WHAT IS REQUIRED: Every line containing the word "their" needs to be found and copied.

THE DATA:
━━━━━━

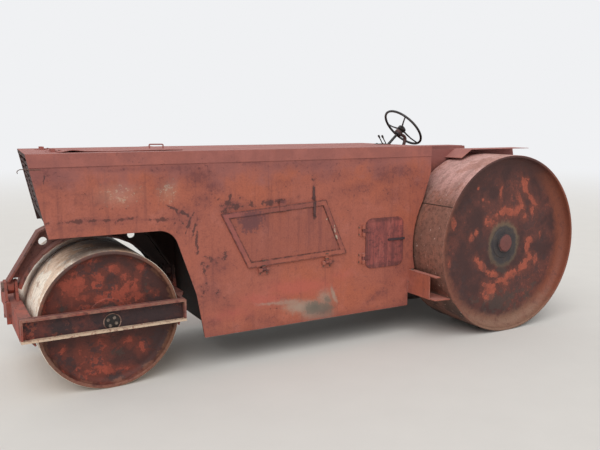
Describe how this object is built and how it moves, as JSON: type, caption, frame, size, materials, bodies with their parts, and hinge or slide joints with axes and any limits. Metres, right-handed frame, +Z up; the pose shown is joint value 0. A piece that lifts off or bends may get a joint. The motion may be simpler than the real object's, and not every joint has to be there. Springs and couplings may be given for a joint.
{
  "type": "road roller",
  "caption": "Static steel-drum road roller with a split front roll in a steered yoke under a goose-neck, two tall rear drums, slab sides with hatches and an open seat",
  "frame": {"origin": "on the ground under the middle of the roller's bounding box", "axes": "+X forward, +Y to the roller's left, +Z up"},
  "size_m": [4.9499, 1.85, 2.0063],
  "materials": {
    "body_paint": "flaking oxide-red paint over rust",
    "drum_tread": "rolled bare steel with brown rust",
    "rear_drum_steel": "dark purple-brown rust with orange-red paint left",
    "dark_iron": "greasy dark iron",
    "axle_steel": "dull worn steel",
    "radiator_metal": "dull black",
    "seat_cover": "cracked dark red cover",
    "wheel_plastic": "matt black"
  },
  "bodies": {
    "frame": {"belly_pan": "body_paint", "control_levers": "radiator_metal", "dash": "body_paint", "engine": "dark_iron", "engine_bearers": "dark_iron", "fender_left": "body_paint", "fender_right": "body_paint", "front_bulkhead": "body_paint", "front_deck": "body_paint", "grille": "body_paint", "hood_top": "body_paint", "operator_floor": "body_paint", "pedals": "radiator_metal", "radiator": "radiator_metal", "rear_axle": "dark_iron", "rear_hitch": "body_paint", "rear_panel": "body_paint", "rear_scraper_left": "body_paint", "rear_scraper_right": "body_paint", "rear_wall_left": "body_paint", "rear_wall_right": "body_paint", "seat_back": "seat_cover", "seat_box": "body_paint", "seat_cushion": "seat_cover", "side_plate_left": "body_paint", "side_plate_right": "body_paint", "steering_column": "radiator_metal", "wheelhouse_left": "body_paint", "wheelhouse_right": "body_paint"},
    "steering": {"saddle": "body_paint", "rock_pins": "axle_steel", "yoke_side_left": "body_paint", "yoke_side_right": "body_paint", "yoke_front_beam": "body_paint", "yoke_rear_beam": "body_paint", "front_axle": "axle_steel", "scraper_front": "body_paint", "scraper_rear": "body_paint"},
    "front_drum_left": {"front_drum_left": "drum_tread"},
    "front_drum_right": {"front_drum_right": "drum_tread"},
    "rear_drum_left": {"rear_drum_left": "rear_drum_steel"},
    "rear_drum_right": {"rear_drum_right": "rear_drum_steel"},
    "steering_wheel": {"steering_wheel": "wheel_plastic"},
    "hood_lid": {"hood_lid": "body_paint"},
    "engine_hatch_left": {"engine_hatch_left": "body_paint"},
    "engine_hatch_right": {"engine_hatch_right": "body_paint"},
    "locker_hatch_left": {"locker_hatch_left": "body_paint"},
    "locker_hatch_right": {"locker_hatch_right": "body_paint"}
  },
  "joints": [
    {"name": "front_steering", "type": "hinge", "parent": "frame", "child": "steering", "pos_m": [1.825, 0, 1.19], "axis": [0, 0, 1], "range_deg": [-30, 30]},
    {"name": "front_drum_left_roll", "type": "hinge", "parent": "steering", "child": "front_drum_left", "pos_m": [1.825, 0, 0.5], "axis": [0, 1, 0], "continuous": true},
    {"name": "rear_drum_left_roll", "type": "hinge", "parent": "frame", "child": "rear_drum_left", "pos_m": [-1.675, 0, 0.8], "axis": [0, 1, 0], "continuous": true},
    {"name": "front_drum_right_roll", "type": "hinge", "parent": "steering", "child": "front_drum_right", "pos_m": [1.825, 0, 0.5], "axis": [0, 1, 0], "continuous": true},
    {"name": "rear_drum_right_roll", "type": "hinge", "parent": "frame", "child": "rear_drum_right", "pos_m": [-1.675, 0, 0.8], "axis": [0, 1, 0], "continuous": true},
    {"name": "steering_wheel_turn", "type": "hinge", "parent": "frame", "child": "steering_wheel", "pos_m": [-1.137, 0, 1.838], "axis": [-0.7373, 0, 0.6756], "continuous": true},
    {"name": "hood_lid_hinge", "type": "hinge", "parent": "frame", "child": "hood_lid", "pos_m": [2.11, 0, 1.692], "axis": [0, 1, 0], "range_deg": [0, 100]},
    {"name": "engine_hatch_left_hinge", "type": "hinge", "parent": "frame", "child": "engine_hatch_left", "pos_m": [0.33975, 0.562, 0.743], "axis": [-1, 0, 0], "range_deg": [0, 140]},
    {"name": "locker_hatch_left_hinge", "type": "hinge", "parent": "frame", "child": "locker_hatch_left", "pos_m": [-0.313, 0.562, 0.859], "axis": [0, 0, -1], "range_deg": [0, 120]},
    {"name": "engine_hatch_right_hinge", "type": "hinge", "parent": "frame", "child": "engine_hatch_right", "pos_m": [0.33975, -0.562, 0.743], "axis": [1, 0, 0], "range_deg": [0, 140]},
    {"name": "locker_hatch_right_hinge", "type": "hinge", "parent": "frame", "child": "locker_hatch_right", "pos_m": [-0.313, -0.562, 0.859], "axis": [0, 0, 1], "range_deg": [0, 120]}
  ]
}
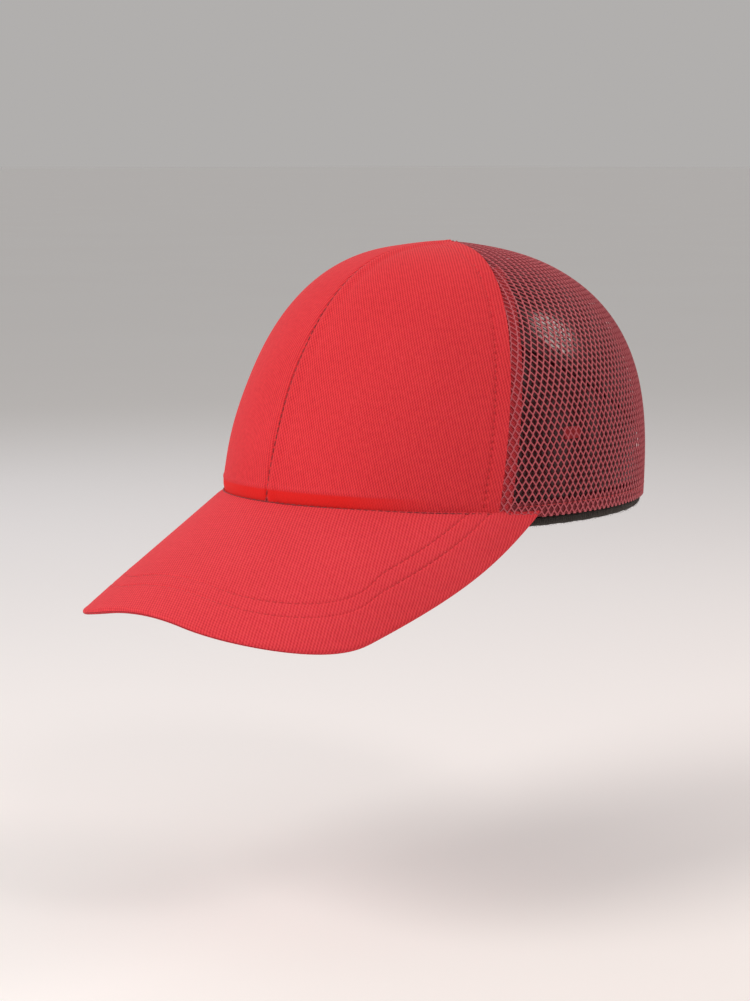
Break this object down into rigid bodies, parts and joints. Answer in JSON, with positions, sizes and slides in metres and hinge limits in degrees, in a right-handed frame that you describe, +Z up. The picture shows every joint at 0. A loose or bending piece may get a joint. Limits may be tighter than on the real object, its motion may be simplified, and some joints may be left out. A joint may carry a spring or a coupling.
{
  "type": "trucker mesh cap",
  "caption": "Padded cap with a curved visor, twill front, mesh back, snap strap and a removable moulded bump shell inside.",
  "frame": {"origin": "middle of the head opening, level with the lower edge of the mesh", "axes": "+Z up through the crown, +X towards the wearer's left, -Y forwards over the visor"},
  "size_m": [0.184, 0.2896, 0.1687],
  "materials": {
    "twill": "cotton twill, matte",
    "twill_under": "cotton twill, matte",
    "mesh": "knitted polyester mesh",
    "tape": "woven tape, matte",
    "visor_board": "plain moulded board",
    "shell": "glossy moulded shell",
    "foam": "closed-cell foam, matte",
    "knit": "brushed knit",
    "loop": "hook and loop tape",
    "strap": "moulded strap, satin",
    "label": "woven label"
  },
  "bodies": {
    "cap": {"visor_board": "visor_board", "visor_cover_top": "twill", "visor_cover_under": "twill_under", "front_panel_left": "twill", "front_panel_right": "twill", "mesh_panel_left": "mesh", "mesh_panel_right": "mesh", "seam_tape_front": "tape", "seam_tape_left": "tape", "seam_tape_right": "tape", "seam_tape_back": "tape", "rear_binding": "tape", "crown_loop_patch": "loop", "snap_strap_right": "strap", "strap_tab_left": "strap"},
    "insert": {"insert_shell": "shell", "front_pad": "foam", "side_pad_left": "foam", "side_pad_right": "foam", "rear_pad": "foam", "crown_pad": "foam", "sweatband": "knit", "shell_hook_patch": "loop", "size_label": "label"},
    "strap": {"snap_strap_left": "strap"}
  },
  "joints": [
    {"name": "insert_pull", "type": "slide", "parent": "cap", "child": "insert", "axis": [0, -0.0707, -0.9975], "range_m": [0, 0.125]},
    {"name": "strap_open", "type": "hinge", "parent": "cap", "child": "strap", "pos_m": [0.03286, 0.1017, 0.011], "axis": [0, -0.0707, -0.9975], "range_deg": [0, 80]}
  ]
}
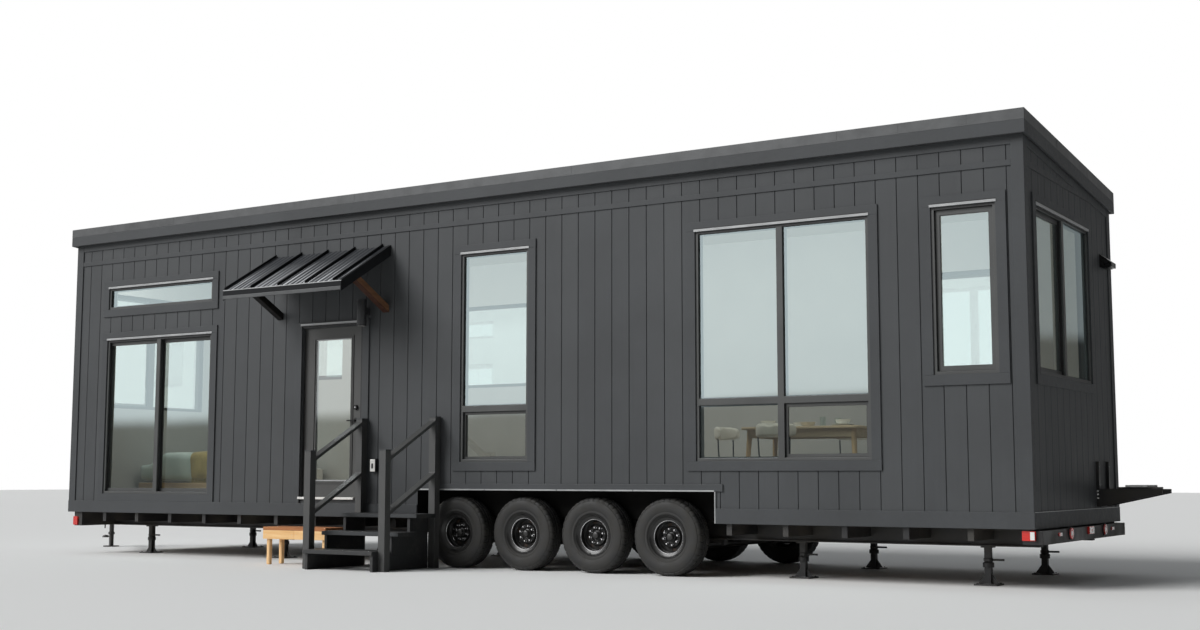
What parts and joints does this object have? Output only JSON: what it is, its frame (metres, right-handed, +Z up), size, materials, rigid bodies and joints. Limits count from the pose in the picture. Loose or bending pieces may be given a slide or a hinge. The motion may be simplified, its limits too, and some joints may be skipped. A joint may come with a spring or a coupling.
{
  "type": "tiny house",
  "caption": "Long dark tiny house on a trailer frame with a shed roof, big windows, a glazed door under a sloped canopy, and entrance steps with railings.",
  "frame": {"origin": "on the ground under the middle of the whole part, tongue and steps included", "axes": "+X from the tongue end to the bumper end, -Y towards the entrance front, +Z up"},
  "size_m": [14.64, 4.203, 4.3111],
  "materials": {
    "siding": "satin charcoal paint on grooved panels",
    "trim_boards": "satin charcoal paint",
    "roofing": "matt membrane",
    "edge_metal": "satin folded sheet",
    "floor_boards": "matt boards",
    "frame_black": "satin black",
    "window_glass": "clear",
    "door_paint": "satin charcoal",
    "door_glass": "clear",
    "hardware_black": "satin black",
    "canopy_metal": "satin standing-seam sheet",
    "canopy_timber": "stained",
    "socket_box": "black",
    "rail_paint": "satin charcoal paint",
    "cedar": "planed, unfinished",
    "chassis_steel": "black paint",
    "lamp_red": "gloss",
    "bedding": "cotton",
    "furniture_wood": "pale satin wood",
    "tyre": "matt",
    "rim_black": "gloss black with bright nuts"
  },
  "bodies": {
    "house": {"front_wall_left": "siding", "front_wall_over_door": "siding", "front_wall_right": "siding", "back_wall": "siding", "left_wall": "siding", "right_wall": "siding", "fascia_boards": "trim_boards", "skirt_boards": "trim_boards", "band_boards": "trim_boards", "corner_boards": "trim_boards", "window_trim": "trim_boards", "roof": "roofing", "roof_edge_cap": "edge_metal", "vent_hood": "edge_metal", "floor": "floor_boards", "front_window_frames": "frame_black", "end_window_frames": "frame_black", "back_window_frames": "frame_black", "front_window_glass": "window_glass", "back_and_end_glass": "window_glass", "door_frame": "door_paint", "door_hinges": "hardware_black", "porch_lamp": "hardware_black", "canopy_roof": "canopy_metal", "canopy_frame": "canopy_timber", "canopy_braces": "canopy_timber", "outlet_box": "socket_box", "step_flight": "rail_paint", "step_railings": "rail_paint", "cedar_step": "cedar", "chassis_beams": "chassis_steel", "chassis_crossmembers": "chassis_steel", "tongue": "chassis_steel", "axles": "chassis_steel", "support_stands": "chassis_steel", "wheel_wells": "chassis_steel", "wall_bracket": "chassis_steel", "tail_lamps": "lamp_red", "bed": "bedding", "dining_set": "furniture_wood"},
    "door": {"door_leaf": "door_paint", "door_glass": "door_glass", "door_handle": "hardware_black", "door_hinge_leaves": "hardware_black"},
    "wheel_front_1": {"tyre_front_1": "tyre", "rim_front_1": "rim_black"},
    "wheel_front_2": {"tyre_front_2": "tyre", "rim_front_2": "rim_black"},
    "wheel_front_3": {"tyre_front_3": "tyre", "rim_front_3": "rim_black"},
    "wheel_front_4": {"tyre_front_4": "tyre", "rim_front_4": "rim_black"},
    "wheel_back_1": {"tyre_back_1": "tyre", "rim_back_1": "rim_black"},
    "wheel_back_2": {"tyre_back_2": "tyre", "rim_back_2": "rim_black"},
    "wheel_back_3": {"tyre_back_3": "tyre", "rim_back_3": "rim_black"},
    "wheel_back_4": {"tyre_back_4": "tyre", "rim_back_4": "rim_black"}
  },
  "joints": [
    {"name": "door_hinge", "type": "hinge", "parent": "house", "child": "door", "pos_m": [-2.0225, -0.9495, 1.8], "axis": [0, 0, 1], "range_deg": [0, 95]},
    {"name": "wheel_front_1_spin", "type": "hinge", "parent": "house", "child": "wheel_front_1", "pos_m": [0.274, -0.894, 0.3925], "axis": [0, 1, 0], "continuous": true},
    {"name": "wheel_front_2_spin", "type": "hinge", "parent": "house", "child": "wheel_front_2", "pos_m": [1.166, -0.894, 0.3925], "axis": [0, 1, 0], "continuous": true},
    {"name": "wheel_front_3_spin", "type": "hinge", "parent": "house", "child": "wheel_front_3", "pos_m": [2.058, -0.894, 0.3925], "axis": [0, 1, 0], "continuous": true},
    {"name": "wheel_front_4_spin", "type": "hinge", "parent": "house", "child": "wheel_front_4", "pos_m": [2.95, -0.894, 0.3925], "axis": [0, 1, 0], "continuous": true},
    {"name": "wheel_back_1_spin", "type": "hinge", "parent": "house", "child": "wheel_back_1", "pos_m": [0.274, 1.861, 0.3925], "axis": [0, 1, 0], "continuous": true},
    {"name": "wheel_back_2_spin", "type": "hinge", "parent": "house", "child": "wheel_back_2", "pos_m": [1.166, 1.861, 0.3925], "axis": [0, 1, 0], "continuous": true},
    {"name": "wheel_back_3_spin", "type": "hinge", "parent": "house", "child": "wheel_back_3", "pos_m": [2.058, 1.861, 0.3925], "axis": [0, 1, 0], "continuous": true},
    {"name": "wheel_back_4_spin", "type": "hinge", "parent": "house", "child": "wheel_back_4", "pos_m": [2.95, 1.861, 0.3925], "axis": [0, 1, 0], "continuous": true}
  ]
}
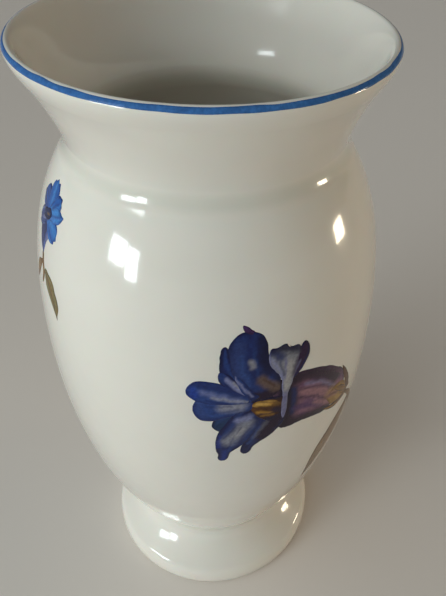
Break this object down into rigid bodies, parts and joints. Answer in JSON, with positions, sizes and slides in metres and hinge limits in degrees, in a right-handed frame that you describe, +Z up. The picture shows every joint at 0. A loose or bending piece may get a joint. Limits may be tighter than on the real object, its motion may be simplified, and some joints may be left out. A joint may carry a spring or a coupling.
{
  "type": "porcelain vase",
  "caption": "Footed porcelain vase with an egg-shaped body, a flared neck, a blue rim line and blue bellflower transfers.",
  "frame": {"origin": "centre of the plane that the foot stands on", "axes": "+Z up along the vase's axis of revolution; -Y is the front, with the bellflower a little to its right"},
  "size_m": [0.128, 0.1282, 0.25],
  "materials": {
    "porcelain_glaze": "creamy white porcelain under a thick clear glaze",
    "blue_line_enamel": "hand-banded cobalt blue line, glossy",
    "petal_enamel": "deep blue transfer enamel with pale streaks, glossy",
    "small_petal_enamel": "bright blue transfer enamel, glossy",
    "leaf_enamel": "olive brown transfer enamel, glossy"
  },
  "bodies": {
    "root": {"foot": "porcelain_glaze", "foot_slip_joint": "porcelain_glaze", "body": "porcelain_glaze", "neck_slip_joint": "porcelain_glaze", "neck": "porcelain_glaze", "rim_line": "blue_line_enamel", "bellflower_blossom": "petal_enamel", "bellflower_stem_and_leaves": "leaf_enamel", "side_flower": "small_petal_enamel", "side_flower_stem": "leaf_enamel", "back_flower": "small_petal_enamel", "back_flower_stem": "leaf_enamel"}
  },
  "joints": []
}
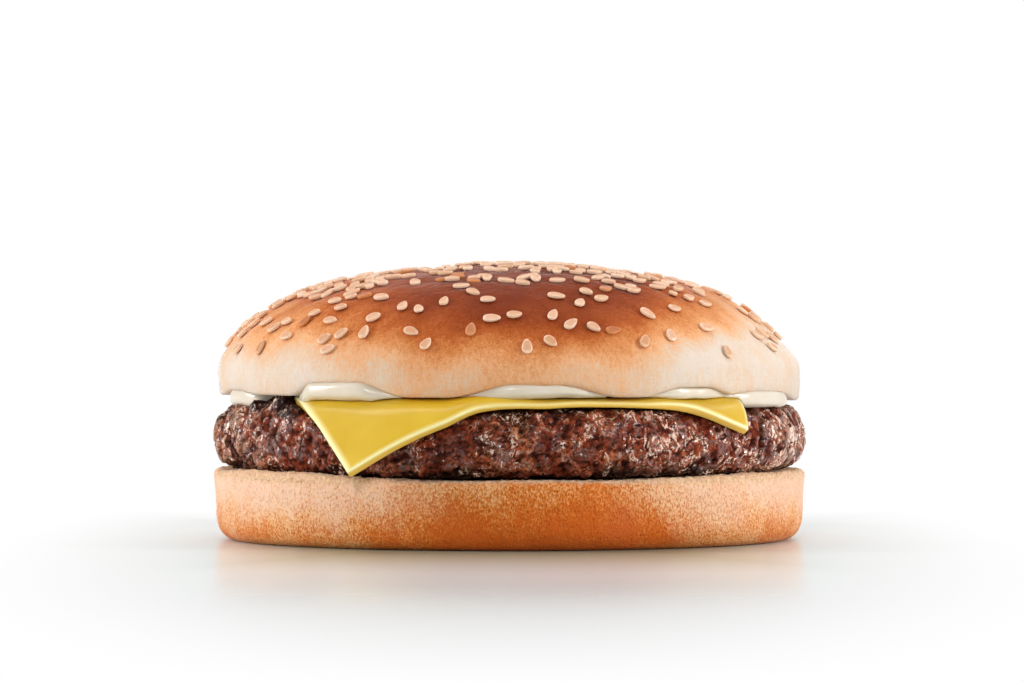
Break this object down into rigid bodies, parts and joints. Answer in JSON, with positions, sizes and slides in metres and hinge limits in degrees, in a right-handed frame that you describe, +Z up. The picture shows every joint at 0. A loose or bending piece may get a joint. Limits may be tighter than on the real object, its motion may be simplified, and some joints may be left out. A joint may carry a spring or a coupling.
{
  "type": "cheeseburger",
  "caption": "Cheeseburger: a sesame-seeded bun cut in two round a grilled beef patty, a draped slice of cheese and a spread of mayonnaise.",
  "frame": {"origin": "on the surface that the burger stands on, under the middle of its bounding box; the axis of the bun stands 1.5 mm behind it, because a corner of cheese juts out at the front", "axes": "+Z up; -Y is the front, where the longest corner of the cheese hangs; +X is to the right as seen from the front"},
  "size_m": [0.11, 0.113, 0.051],
  "materials": {
    "heel_crust": "dry golden bread crust, fine pores, pale crumb at the cut edge",
    "grilled_meat": "craggy seared minced beef, dark char and wet fat highlights",
    "cheese": "smooth yellow processed cheese, softly glossy, paler at its cut edges",
    "mayonnaise": "smooth wet cream-white sauce",
    "crown_crust": "satin baked crust, brown at the top, golden on the shoulders and cream at the rim",
    "sesame": "pale cream hulled seeds, slightly toasted at their edges"
  },
  "bodies": {
    "root": {"bun_bottom": "heel_crust", "patty": "grilled_meat", "cheese_slice": "cheese", "mayonnaise": "mayonnaise", "bun_top": "crown_crust"}
  },
  "joints": []
}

━━━━━━

SOLUTION TO THIS PROBLEM:
Describe how this object is built and how it moves, as JSON: type, caption, frame, size, materials, bodies with their parts, and hinge or slide joints with axes and any limits. Metres, right-handed frame, +Z up; the pose shown is joint value 0. A piece that lifts off or bends may get a joint. The motion may be simpler than the real object's, and not every joint has to be there. Springs and couplings may be given for a joint.
    "sesame": "pale cream hulled seeds, slightly toasted at their edges"